AMENDMENT AND TERMINATION:The Plan Administrator may suspend or terminate this Plan or any portion thereof at any time and may amend it from time to time in such respects as the Plan Administrator may deem advisable; provided, however, that, except for adjustments of the type described in the second paragraph under the section of the Plan titled Plan Administration, no such amendment, suspension or termination shall, in any material respect, adversely affect the rights of a Participant with respect to outstanding bonus awards without the consent of such Participant. Unless otherwise extended by the Board, the Plan shall terminate upon the Expiration Date; provided, that if a Payment Trigger has occurred prior to the Expiration Date, then the Plan shall continue in effect solely with respect to any awards outstanding immediately prior to the Expiration Date.

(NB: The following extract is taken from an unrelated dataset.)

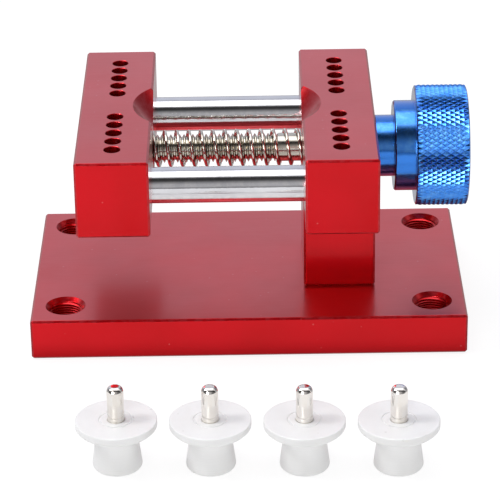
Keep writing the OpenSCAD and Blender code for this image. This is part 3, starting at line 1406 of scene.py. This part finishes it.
@dataclass
class LeadScrew:
    """The screw: a rolled thread on the left, then a plain shank that runs into the knob.

    Attributes:
        pitch: advance in one turn of the thread, in millimetres.
        thread_depth: its depth, in millimetres.
        shank_show: how much of the plain shank shows before the fixed jaw, in millimetres.
        columns: sides that stand for the round.
        tip: how fast the thread grows from the screw's end, as a slope.
        corners: where a thread's four corners lie, as shares of its pitch.
    """

    pitch: float = 1.25
    thread_depth: float = 0.767
    shank_show: float = 7.4
    columns: int = 64
    tip: float = 0.9
    corners: tuple[float, ...] = (0.0, 0.125, 0.4375, 0.6875)

    def thread_radius(self, step: int, outer: float) -> float:
        """The radius at one of the four corners of a thread: two at the crest, two at the root."""
        return outer if step % 4 < 2 else outer - self.thread_depth

    def build(self, steel: bpy.types.Material) -> None:
        """Builds the screw as one closed mesh.

        Args:
            steel: its finish.
        """
        low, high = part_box("lead_screw")
        centre = middle("lead_screw")
        outer = half_height("lead_screw")
        length = (high.x - low.x) / MM
        jaw_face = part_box("fixed_jaw")[0].x
        end = (jaw_face - low.x) / MM - self.shank_show
        core = outer - self.thread_depth
        turns = math.ceil(end / self.pitch) + 2
        shape = Shape()
        first = shape.ring(core - 0.1, 0, self.columns)
        last = shape.ring(core, end, self.columns)
        made: dict[tuple[int, int], int] = {}

        def vertex(column: int, step: int) -> int:
            """The point of a thread corner, held between the thread's two ends.

            Args:
                column: which of the sides it stands on.
                step: which corner it is, counted on through the turns.

            Returns:
                The point's number.
            """
            if column == self.columns:
                return vertex(0, step + 4)
            if (column, step) not in made:
                share = step // 4 + self.corners[step % 4] + column / self.columns - 1
                along = share * self.pitch
                angle = math.tau * column / self.columns
                limit = core - 0.1 + along * self.tip
                radius = min(self.thread_radius(step, outer), limit)
                if along <= 0:
                    made[column, step] = first[column]
                elif along >= end:
                    made[column, step] = last[column]
                else:
                    made[column, step] = shape.point(radius, angle, along)
            return made[column, step]

        for step in range(4 * turns):
            for column in range(self.columns):
                shape.face(vertex(column, step), vertex(column + 1, step),
                           vertex(column + 1, step + 1), vertex(column, step + 1))
        nose = shape.ring(0, 0, self.columns)
        shape.bridge(nose, first)
        shank = rounded([
            Corner(core, end),
            Corner(outer, end + 0.5, 0.12),
            Corner(outer, length - 0.6, 0.15),
            Corner(outer - 0.6, length),
            Corner(0, length),
        ])
        rings = [last] + [shape.ring(r, a, self.columns) for r, a in shank[1:]]
        for one, two in zip(rings, rings[1:]):
            shape.bridge(one, two)
        screw = shape.to_object("lead_screw_thread", sideways(Vector((low.x, centre.y, centre.z))))
        finish_piece(screw, steel, Body.SCREW.value, ("lead_screw",), sharp=50.0)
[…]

Notwithstanding the foregoing, in the event of a Payment Trigger that qualifies as an event described under clause (C) of the definition of Payment Trigger or a Payment Trigger that constitutes a Change in Control, the Plan shall continue in effect following the date of such Payment Trigger solely with respect to payment of any bonus awards earned in connection with such Payment Trigger, and the Plan shall automatically terminate on the date the final payment (whether in the form of cash, Equity Awards or a combination thereof) under any such earned bonus award is made.

 

ERISA CONSIDERATIONS:The Plan is intended to be an incentive program and is not intended to provide retirement income. The Plan is not subject to any of the provisions of the Employee Retirement Income Security Act of 1974, as amended.

 

GOVERNING LAW VENUE WAIVER OF JURY TRIAL; VENUE:The Plan will be governed by, and construed and interpreted in accordance with, the laws of the State of Florida without reference to its principles of conflict of laws. Each Participant, by accepting an award under the Plan, agrees to waive all right to a trial by jury in any action, proceeding or counterclaim arising out of or relating to the Plan or the other agreements and instruments delivered hereunder or the transactions contemplated hereby or thereby. Each participant irrevocably submits to the exclusive jurisdiction of the United States District Court for Florida (or, if subject matter jurisdiction in that court is not available, in any state court located within Florida) over any dispute arising out of or relating to the Plan.

 

This Plan, dated April 26, 2021 (the “Effective Date”), supersedes and replaces in their entirety the Company’s Transaction Bonus Plan, as in effect prior to the Effective Date, and any other previous bonus plan, term sheet, agreement or arrangement in respect of the subject matter contained herein, whether written or oral.